The Commission held public hearings on October 17 and 18, 2007, on proposed changes to its rules governing electioneering communications (ECs). The Commission published a Notice of Proposed Rulemaking (NPRM) on August 31, 2007, seeking public comment on proposed changes to these rules in response to the Supreme Court's decision in FEC v. Wisconsin Right to Life, Inc. (WRTL II). (See the August 2007 Record.) Fifteen commenters testified on the NPRM and offered their views to the Commission on the scope and substance of the proposed rules changes.

Background

The Bipartisan Campaign Reform Act of 2002 (BCRA) and Commission regulations define an EC as a broadcast, cable or satellite communication that 1) refers to a clearly identified federal candidate, 2) is publicly distributed within 30 days of a primary election or within 60 days of a general election and 3) is targeted to the relevant electorate.(1)

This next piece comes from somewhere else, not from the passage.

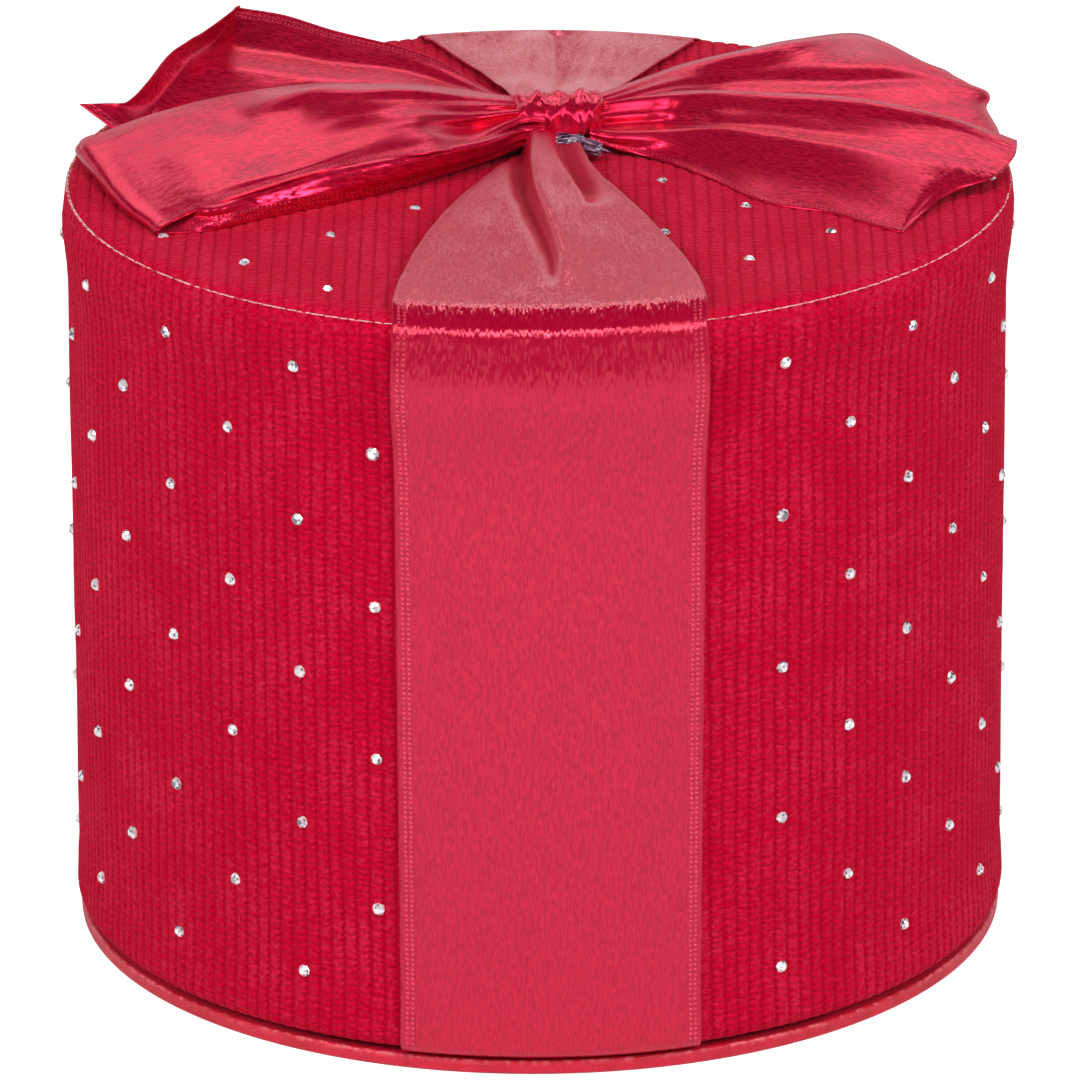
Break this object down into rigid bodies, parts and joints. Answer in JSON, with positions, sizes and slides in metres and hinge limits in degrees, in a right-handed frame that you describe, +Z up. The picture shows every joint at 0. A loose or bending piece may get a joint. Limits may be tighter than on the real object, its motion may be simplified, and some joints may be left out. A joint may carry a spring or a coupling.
{
  "type": "round gift box",
  "caption": "Round gift box with a full-height lid covered in red corduroy, faceted stones, a wide satin ribbon and a bow, over an inner tub.",
  "frame": {"origin": "centre of the underside, on the surface the box stands on", "axes": "+Z up through the lid; -Y is the front, which the picture shows, with the ribbon up its middle; +X to the viewer's right"},
  "size_m": [0.1585, 0.1585, 0.139],
  "materials": {
    "greyboard": "matte",
    "red_paper": "fine leather grain, satin",
    "lining_paper": "matte",
    "corduroy": "ribbed pile",
    "satin": "satin weave, glossy",
    "set_glue": "glossy",
    "rhinestone": "faceted, foil backed"
  },
  "bodies": {
    "base": {"base_board": "greyboard", "base_wrap": "red_paper", "base_underside_sheet": "red_paper", "tub_wall": "greyboard", "tub_floor": "greyboard", "tub_wrap": "red_paper", "tub_lining": "lining_paper", "floor_lining": "lining_paper"},
    "lid": {"lid_wall": "greyboard", "lid_top_board": "greyboard", "lid_wall_lining": "lining_paper", "lid_top_lining": "lining_paper", "top_fabric": "corduroy", "side_fabric": "corduroy", "wrap_ribbon": "satin", "bow_left_loop": "satin", "bow_right_loop": "satin", "bow_left_tail": "satin", "bow_right_tail": "satin", "bow_knot": "satin", "glue_bead": "set_glue"}
  },
  "joints": [
    {"name": "lid_lift", "type": "slide", "parent": "base", "child": "lid", "axis": [0, 0, 1], "range_m": [0, 0.145]}
  ]
}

U.S.C. §434(f)(3)(A)(i) and 11 CFR 100.29(a). Corporations and labor organizations are prohibited from using their general treasury funds to finance ECs. 2 U.S.C. §441b(b)(2) and 11 CFR 114.2(b)(2)(iii). Those making ECs are subject to several reporting and disclosure requirements. 2 U.S.C. §§434(f)(1) and (2) and §441d(a).

In WRTL II the Supreme Court reviewed an "as applied" challenge to EC funding prohibitions where Wisconsin Right to Life, Inc., a 501(c)(4) nonprofit corporation, sought to use its own general treasury funds, which included donations from other corporations, to pay for broadcast ads during the EC period that referred to both U.S. Senators from Wisconsin, one of whom was a clearly identified candidate. The Supreme Court held that because the ads in question were not the "functional equivalent of express advocacy," the EC funding prohibitions were unconstitutional as applied to the plaintiff's ads.

Testimony regarding proposed rules on electioneering communications

The Commission's NPRM proposed two alternative methods of implementing the Supreme Court's WRTL II decision. Alternative 1 would create an exemption for certain types of ECs from the corporate or labor organization funding prohibitions, but would not alter the EC reporting requirements (which would require the entities financing ECs to report their activities to the FEC once they spend more than $10,000 in a calendar year on ECs). Alternative 2 would create an exemption for these communications from the definition of electioneering communication, so that such communications would not be considered ECs and would not be subject to either the corporate and labor organization funding prohibitions or the EC disclosure requirements.

Commenters who favored Alternative 1 argued that simply allowing corporations and labor organizations to fund ECs that are not the "functional equivalent of express advocacy" is a proper interpretation of the Supreme Court's holding in WRTL II and that corporations and labor organizations should still be required to disclose their sources of funding for such ads. Furthermore, these commenters pointed out that the Wisconsin Right to Life plaintiffs did not challenge any of the EC disclosure requirements. Paul Ryan, Donald Simon, Stephen Hoersting, Brian Svoboda, Allison Hayward and Marc Elias generally favored adoption of Alternative 1.

James Bopp, Laurence Gold, Heidi Abegg, Jan Baran, Michael Boos, Jessica Robinson, John Sullivan and Michael Trister generally urged the Commission to adopt Alternative 2. These commenters argued that Alternative 2 was the proper implementation of the Supreme Court's holding in WRTL II and that the disclosure requirements of Alternative 1 were burdensome and impractical because they could require that corporations and labor organizations disclose the names and information of individuals who provided funds at any time to those entities, including funds from dues-paying members of a union and unrestricted donations to an organization.

Jeremiah Morgan, representing the Free Speech Coalition, Inc., opposed both alternative rules and instead urged the Commission to promulgate narrow definitions of express advocacy and its "functional equivalent" and clarify that the FEC's reporting and disclaimer requirements extend no further.

Testimony regarding the definition of "express advocacy"

In addition to requesting comments on proposed changes to the EC rules, the Commission asked in the NPRM if the decision in WRTL II requires it to amend its definition of "express advocacy." Several commenters argued that, in the wake of WRTL II, the Commission should repeal a provision that defines as express advocacy communications that, when taken as a whole and with limited reference to external events, such as the proximity to an election, could only be interpreted by a reasonable person as containing advocacy of the election or defeat of one or more clearly identified candidates.2 11 CFR 100.22(b). Other commenters, by contrast, were opposed to altering the definition of express advocacy in this rulemaking.

Additional information

The full text of the NPRM, written comments in response to the NPRM and a transcript of the hearings are available on the FEC web site at http://transition.fec.gov/law/law_rulemakings.shtml#ec07.

Audio files of public hearings are available at http://transition.fec.gov/pdf/nprm/electioneering_comm/2007/publichearing-oct-17-18-2007.shtml.


1) A separate provision defines as express advocacy communications that use such phrases as "Vote for" or "vote against." 11 CFR 100.22(a). The Commission does not propose altering this provision.